DATASET EXTRACT:
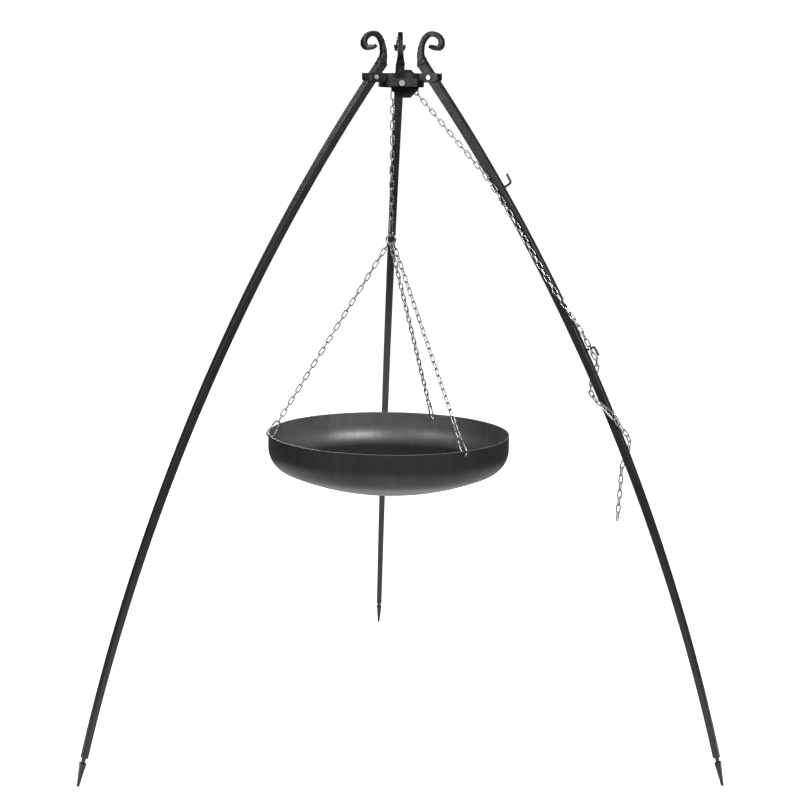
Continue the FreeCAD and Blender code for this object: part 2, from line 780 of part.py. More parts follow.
def led_chain():
    """The rest of the chain: over the wheel, down to the rod hook, round the leg and free."""
    # the strand clears the cheeks in the wheel's own plane before it turns to the leg
    clear = PULLEY + Vector(size("cheek_offset") + size("strand_clear_out"), 0,
                            -size("strand_clear_drop"))
    end = leaving_wheel(clear)
    turn = math.degrees(2 * math.asin(PITCH / 2 / size("pin_circle")))
    angles = [180 - turn * i for i in range(3)]
    side = chain("chain_over_pulley", [round_wheel(angle) for angle in angles], Vector(1, 0, 0))

    upper, lower = hung_link()
    steps = 20
    path = [round_wheel(angles[-1] + (end - angles[-1]) * i / steps) for i in range(steps)]
    path += straight(round_wheel(end), clear)
    path += straight(clear, beside_leg(*RUN_ROUTE[0]))[1:-1]
    path += curve_through([beside_leg(*spot) for spot in RUN_ROUTE] + [upper])
    sideways = RIGHT.Rotation.multVec(Vector(0, 1, 0))
    chain("chain_run", fitted_pins(path), side, sideways)

    eye, nose, width = snap_on_leg()
    path = curve_through([lower] + [beside_leg(*spot) for spot in WRAP_ROUTE] + [eye])
    chain("chain_wrap", [upper] + fitted_pins(path), sideways, width)
    around = [beside_leg(*spot) for spot in ROUND_ROUTE]
    fall = [around[-1] + Vector(TAIL_DRIFT * k, TAIL_DRIFT * k, -TAIL_FALL * k)
            for k in (0.2, 0.4, 0.7, 1)]
    path = curve_through([nose] + around + fall)
    ahead = around[0] - nose
    chain("chain_tail", fitted_pins(path), ahead.cross(width))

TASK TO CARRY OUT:
Return the lines above exactly, keeping every word.

PROBLEM SOLUTION:
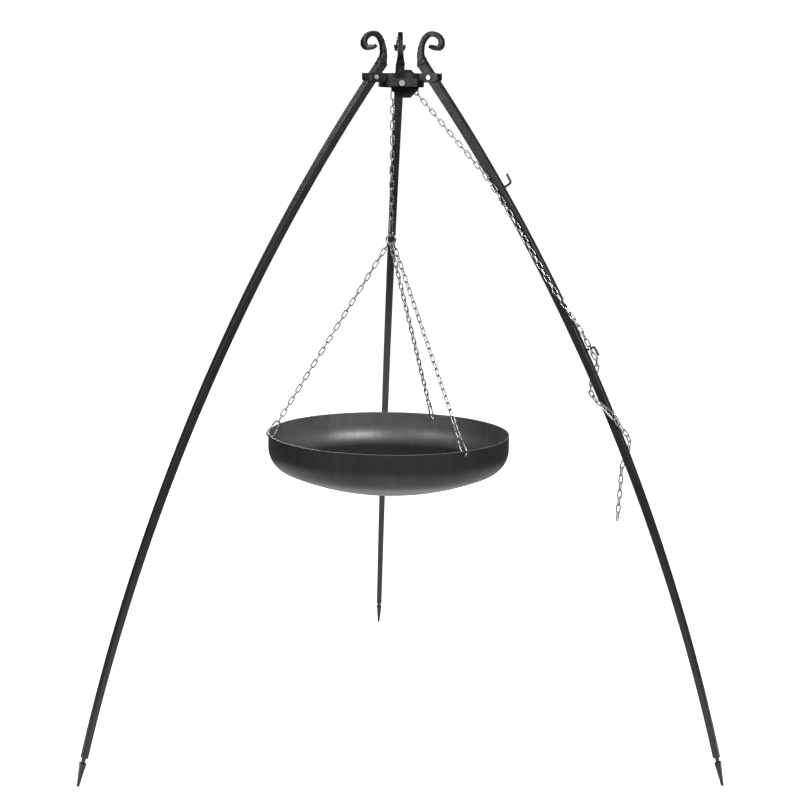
Continue the FreeCAD and Blender code for this object: part 2, from line 780 of part.py. More parts follow.
def led_chain():
    """The rest of the chain: over the wheel, down to the rod hook, round the leg and free."""
    # the strand clears the cheeks in the wheel's own plane before it turns to the leg
    clear = PULLEY + Vector(size("cheek_offset") + size("strand_clear_out"), 0,
                            -size("strand_clear_drop"))
    end = leaving_wheel(clear)
    turn = math.degrees(2 * math.asin(PITCH / 2 / size("pin_circle")))
    angles = [180 - turn * i for i in range(3)]
    side = chain("chain_over_pulley", [round_wheel(angle) for angle in angles], Vector(1, 0, 0))

    upper, lower = hung_link()
    steps = 20
    path = [round_wheel(angles[-1] + (end - angles[-1]) * i / steps) for i in range(steps)]
    path += straight(round_wheel(end), clear)
    path += straight(clear, beside_leg(*RUN_ROUTE[0]))[1:-1]
    path += curve_through([beside_leg(*spot) for spot in RUN_ROUTE] + [upper])
    sideways = RIGHT.Rotation.multVec(Vector(0, 1, 0))
    chain("chain_run", fitted_pins(path), side, sideways)

    eye, nose, width = snap_on_leg()
    path = curve_through([lower] + [beside_leg(*spot) for spot in WRAP_ROUTE] + [eye])
    chain("chain_wrap", [upper] + fitted_pins(path), sideways, width)
    around = [beside_leg(*spot) for spot in ROUND_ROUTE]
    fall = [around[-1] + Vector(TAIL_DRIFT * k, TAIL_DRIFT * k, -TAIL_FALL * k)
            for k in (0.2, 0.4, 0.7, 1)]
    path = curve_through([nose] + around + fall)
    ahead = around[0] - nose
    chain("chain_tail", fitted_pins(path), ahead.cross(width))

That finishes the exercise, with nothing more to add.